On May 3, BSG spokesman Joe Orlando said the firm had agreed to terms on a letter of intent with Partner Engineering and Science Inc., a California-based engineering firm seeking to buy the Eatontown-based company’s assets. The letter of intent is a non-binding agreement that lays out the essential terms of sale, according to Stier.

If the bankruptcy court approves the agreement, BSG and Partner Engineering and Science would then negotiate a binding purchase agreement, which Stier said could occur within a week’s time.

“We would then publicize that agreement so that other potential buyers can see it,” Stier said. “They would have the opportunity to do their own due diligence, if they are interested in the company’s assets.”

An auction would then be held in which any qualified bidder would be allowed to offer a “better deal” for BSG’s existing contracts, buildings, desks and all other assets. Partner Science and Engineering would also have the ability to revise its offer, if necessary, Stier said.

BSG and its sister company, BSG Engineering, New York, had combined revenues of approximately $49.5 million in 2012, according to court filings.

If BSG’s assets are sold, the firm’s existing contracts would be transferred to the purchasing company, along with any current employees the company chooses to hire, Stier said.

“It is done all the time with firms like this,” he said. “It would be the same people doing the same work they would have been doing previously.”

“Some municipality or agency might not be willing to transfer the contract,” he added. “If necessary, [the work] could be completed under the Birdsall name, and the proceeds would be turned over to the buyer.”

Municipalities and other BSG clients would also have the option of canceling their existing BSG contracts, as many throughout the state did in the wake of the indictments and the company’s March 29 bankruptcy filing.

In Monmouth County, where BSG is currently under contract for 10 projects totaling $1.6 million, Freeholder Director Thomas Arnone said BSG will not be contracted for future engineering work, and the county will keep a close eye on the company’s ongoing projects as the potential sale plays out.

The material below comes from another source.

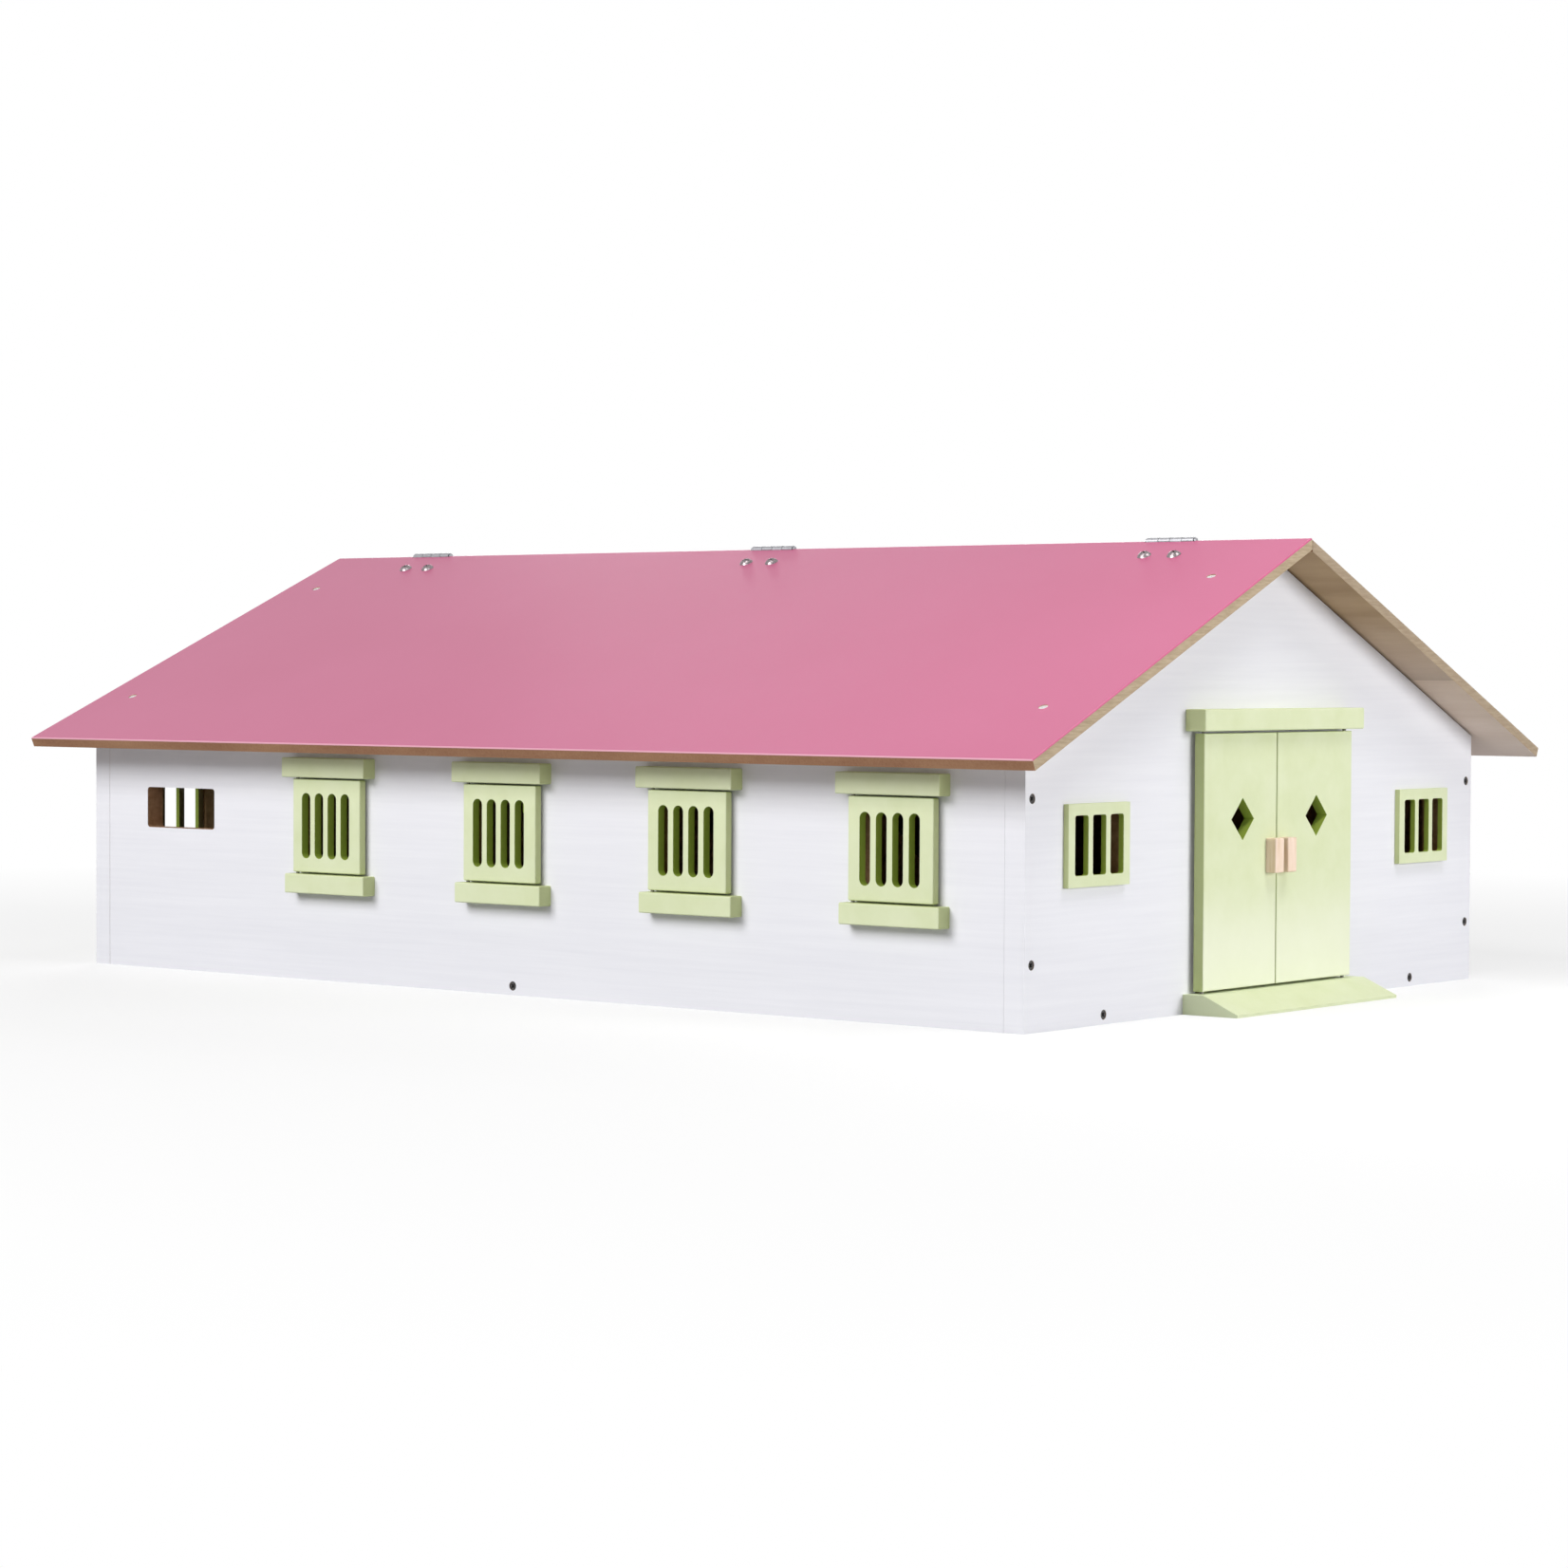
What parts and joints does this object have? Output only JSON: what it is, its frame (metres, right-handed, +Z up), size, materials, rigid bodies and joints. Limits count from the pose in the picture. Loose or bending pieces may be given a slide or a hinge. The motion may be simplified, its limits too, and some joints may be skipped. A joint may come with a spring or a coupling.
{
  "type": "toy stable",
  "caption": "Wooden toy stable with a lifting rear roof panel, double gable doors, slotted swing shutters and stalls along a central aisle.",
  "frame": {"origin": "on the ground under the middle of the building", "axes": "+X along the ridge towards the near gable, -Y out of the long wall with the shutters, +Z up"},
  "size_m": [0.7464, 0.516, 0.2513],
  "materials": {
    "pink_paint": "satin paint",
    "white_paint": "matt paint",
    "green_paint": "satin paint",
    "brown_board": "raw board",
    "bare_wood": "sanded bare wood",
    "zinc_steel": "zinc plated",
    "dark_steel": "blackened"
  },
  "bodies": {
    "building": {"floor_panel": "brown_board", "front_wall": "white_paint", "rear_wall": "white_paint", "near_gable": "white_paint", "far_gable": "white_paint", "front_roof_panel": "pink_paint", "hinge_1_fixed_leaf": "zinc_steel", "hinge_2_fixed_leaf": "zinc_steel", "hinge_3_fixed_leaf": "zinc_steel", "hinge_pins": "zinc_steel", "front_hinge_bolts": "zinc_steel", "front_hinge_nuts": "zinc_steel", "roof_screws": "zinc_steel", "corner_screws": "dark_steel", "floor_screws": "dark_steel", "door_pins": "zinc_steel", "shutter_pins": "zinc_steel", "near_lintel": "green_paint", "near_ramp": "green_paint", "near_left_window_grille": "green_paint", "near_right_window_grille": "green_paint", "far_lintel": "green_paint", "far_ramp": "green_paint", "far_left_window_grille": "green_paint", "far_right_window_grille": "green_paint", "window_1_header": "green_paint", "window_1_sill": "green_paint", "front_partition_1": "brown_board", "rear_partition_1": "brown_board", "window_2_header": "green_paint", "window_2_sill": "green_paint", "front_partition_2": "brown_board", "rear_partition_2": "brown_board", "window_3_header": "green_paint", "window_3_sill": "green_paint", "front_partition_3": "brown_board", "rear_partition_3": "brown_board", "window_4_header": "green_paint", "window_4_sill": "green_paint", "front_partition_4": "brown_board", "rear_partition_4": "brown_board"},
    "roof_lid": {"rear_roof_panel": "pink_paint", "hinge_1_moving_leaf": "zinc_steel", "hinge_2_moving_leaf": "zinc_steel", "hinge_3_moving_leaf": "zinc_steel", "rear_hinge_bolts": "zinc_steel", "rear_hinge_nuts": "zinc_steel"},
    "near_left_door_leaf": {"near_left_door": "green_paint", "near_left_door_handle": "bare_wood"},
    "near_right_door_leaf": {"near_right_door": "green_paint", "near_right_door_handle": "bare_wood"},
    "far_left_door_leaf": {"far_left_door": "green_paint", "far_left_door_handle": "bare_wood"},
    "far_right_door_leaf": {"far_right_door": "green_paint", "far_right_door_handle": "bare_wood"},
    "window_1_shutter_leaf": {"window_1_shutter": "green_paint"},
    "window_2_shutter_leaf": {"window_2_shutter": "green_paint"},
    "window_3_shutter_leaf": {"window_3_shutter": "green_paint"},
    "window_4_shutter_leaf": {"window_4_shutter": "green_paint"}
  },
  "joints": [
    {"name": "roof_lid_hinge", "type": "hinge", "parent": "building", "child": "roof_lid", "pos_m": [0, 0, 0.2493], "axis": [1, 0, 0], "range_deg": [0, 165]},
    {"name": "near_left_door_pivot", "type": "hinge", "parent": "building", "child": "near_left_door_leaf", "pos_m": [0.34495, -0.0718, 0.0789], "axis": [0, 0, -1], "range_deg": [0, 170]},
    {"name": "near_right_door_pivot", "type": "hinge", "parent": "building", "child": "near_right_door_leaf", "pos_m": [0.34495, 0.0718, 0.0789], "axis": [0, 0, 1], "range_deg": [0, 170]},
    {"name": "far_left_door_pivot", "type": "hinge", "parent": "building", "child": "far_left_door_leaf", "pos_m": [-0.34495, 0.0718, 0.0789], "axis": [0, 0, -1], "range_deg": [0, 170]},
    {"name": "far_right_door_pivot", "type": "hinge", "parent": "building", "child": "far_right_door_leaf", "pos_m": [-0.34495, -0.0718, 0.0789], "axis": [0, 0, 1], "range_deg": [0, 170]},
    {"name": "window_1_shutter_pivot", "type": "hinge", "parent": "building", "child": "window_1_shutter_leaf", "pos_m": [0.23705, -0.23, 0.0883], "axis": [0, 0, -1], "range_deg": [0, 180]},
    {"name": "window_2_shutter_pivot", "type": "hinge", "parent": "building", "child": "window_2_shutter_leaf", "pos_m": [0.10365, -0.23, 0.0883], "axis": [0, 0, -1], "range_deg": [0, 180]},
    {"name": "window_3_shutter_pivot", "type": "hinge", "parent": "building", "child": "window_3_shutter_leaf", "pos_m": [-0.02975, -0.23, 0.0883], "axis": [0, 0, -1], "range_deg": [0, 180]},
    {"name": "window_4_shutter_pivot", "type": "hinge", "parent": "building", "child": "window_4_shutter_leaf", "pos_m": [-0.16315, -0.23, 0.0883], "axis": [0, 0, -1], "range_deg": [0, 180]}
  ]
}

“Obviously I’m expecting the contracts to be honored, but they will be supervised very carefully,” he said. “The workmanship of Birdsall was never an issue. The problem they have there is internal, obviously. That’s why I was very strong on allowing the contracts to be finished. I didn’t want to put any additional burden on the taxpayers of Monmouth County with the added costs of going out to rebid.”

“If there is a sale, we will have extreme oversight on those projects, even more than we do now,” he added. “I will tell you that if the potential comes up that the workmanship isn’t at the same level, we will release those contracts and we will go forward to rebid. Do I want to do that? Absolutely not. But it is something we will keep a very close eye on.”

According to Orlando, BSG has fielded competitive offers from a number of potential buyers, all of whom are interested in safeguarding the “hallmark” of the company: its employees.

“Everything that we have heard so far is that these companies want to come in and establish a presence here, either in the state or the region,” he said. “No one at the employee level has been accused of wrongdoing, and I don’t think anybody would argue about the capabilities of those employees. That’s what makes it attractive to a potential buyer.”

Stier agreed, saying both the sale and the bonuses would help keep BSG’s workforce in place, therefore increasing the value of the company.

“The assets of the company are essentially people. We don’t manufacture anything. We are not a real estate company. Our assets are the business units that are performing literally thousands of contracts,” he said.

“When the crisis hit Birdsall, many of our people were offered substantially more money than they were making to work elsewhere. And a lot of our people did exactly that … It’s important to keep everybody together doing what they have been doing.”

BSG is confident that the pending sale will net the firm enough money to pay off its numerous creditors, Stier said.

“There are a lot of moving parts to this, but I feel very optimistic that we are going to get there,” he said.